According to Michael, on the next day, June 11, he left a message on Molinet's answering machine:

George, this is Mike Entrot, stay the fuck away from my wife. I don't want no contact with you through e-mail, voice-mail, anything else, just stay the fuck away from her if you understand what's good for you.

Michael left a similar warning on June 23. He also claimed to have called Molinet's wife.

Between June 10 and early July 1997, defendant alleged that "plaintiff left a series of voice-mail messages for Molinet" telling him how much she missed him. Plaintiff admitted calling Molinet but had "no recall of any messages left."

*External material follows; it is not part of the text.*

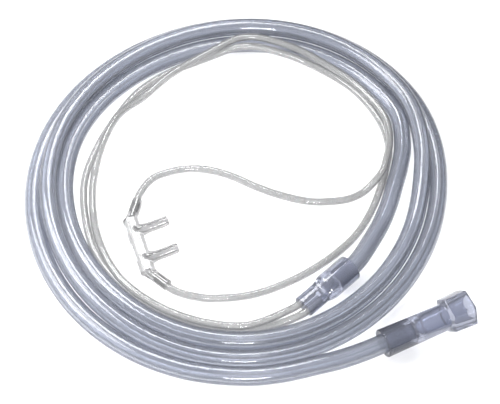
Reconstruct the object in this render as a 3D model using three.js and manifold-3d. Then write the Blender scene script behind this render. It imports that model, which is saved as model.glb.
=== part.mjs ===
// Nasal oxygen cannula, coiled as it lies on a table: an inlet connector, the supply tube in
// three turns, a Y connector, two lip tubes and the nosepiece with its two prongs.
// Millimetres, +Z up, the table at z = 0, the inlet connector's axis along +X.
import * as THREE from "three";
import { ConvexGeometry } from "three/addons/geometries/ConvexGeometry.js";
import { mergeVertices } from "three/addons/utils/BufferGeometryUtils.js";
import Module from "manifold-3d";

const wasm = await Module();
wasm.setup();

// Clearances
const touchGap = 0.3; // between pieces that touch
const tubeFit = 0.25; // all round a tube in its socket

// Tubing
const supplyOd = 7;
const lipOd = 3;

// Coil: centre line of the supply tube, measured from the coil's centre
const coilRadius = 82.4; // outer turn
const coilOval = 2.6; // the coil is longer than round along coilOvalAzimuth
const coilOvalAzimuth = 18;
const coilBulge = 0.5; // three-lobed part of its shape
const coilBulgeAzimuth = 17;
const coilLean = 0.8; // the whole coil lies this far out along coilLeanAzimuth
const coilLeanAzimuth = -55;
const lowAzimuth = -116; // here the turns lie side by side; opposite, the second rides on the others
const secondTurnLift = 5.5;
const liftFull = 120; // degrees past the low side where the second turn is fully up
const liftEnds = 240; // where it starts down
const liftGone = 285; // where it is down
const leadLift = 1.9; // the first turn starts this far up, as it comes from the inlet connector
const leadDown = 60;
const stationsPerTurn = 24;
const coilStations = 64; // 2 2/3 turns, the last ones before the tube leaves for the Y

// Inlet connector: a round body with a six-sided flared collar round its mouth
const inletPlace = new THREE.Vector2(15.2, -84.9); // narrow end, from the coil's centre
const inletLength = 36;
const inletOd = 10.7;
const inletWaistOd = 10.1;
const collarLength = 9;
const collarShoulder = 1.2;
const collarAcross = 13.2; // across flats at the mouth
const collarRootAcross = 12.4;
const mouthBore = 10;
const mouthBoreEnd = 6.6;
const mouthDepth = 20;
const inletSocketDepth = 12;
const inletLumen = 5;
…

Defendant alleged that it had a Sexual Harassment Policy that it distributed to all employees, which declared a no-tolerance policy for sexual harassment. The policy set forth a complaint procedure:

If you are subjected to any form of sexual harassment in connection with your employment, you should report it to the appropriate level of supervision or the Human Resources Department immediately. Individuals who violate this policy will be subject to disciplinary action up to and including termination of employment.

Plaintiff admitted that she "was vaguely aware ... that BASF had a policy," and also that she had attended a training session about the policy. It was undisputed that plaintiff never used the complaint procedure or any other means to report Molinet's alleged harassment.

Plaintiff was on vacation with Michael during the first two weeks of July 1997, and she was scheduled to return to work on July 14. But on that day Michael called plaintiff's supervisor, Dechert-Lizzi, to report that plaintiff "was being stalked" by Molinet. Plaintiff then took the phone and told Dechert-Lizzi that "she could not return to work with Molinet." While *451 plaintiff told Dechert-Lizzi about Molinet stalking her, she never mentioned "the sexual conduct between her and Molinet."

A corporate security officer called plaintiff in response to her conversation with Dechert-Lizzi; while plaintiff reiterated her allegations, she did not mention any sexual conduct and insisted that the company not contact Molinet about her allegations. In fact, she expressly denied that Molinet had "made [any] overt sexual or suggestive comments [or] asked her out or anything of that nature." Plaintiff explained that "she was afraid to report Molinet for fear of retaliation and because she was told not to by the police."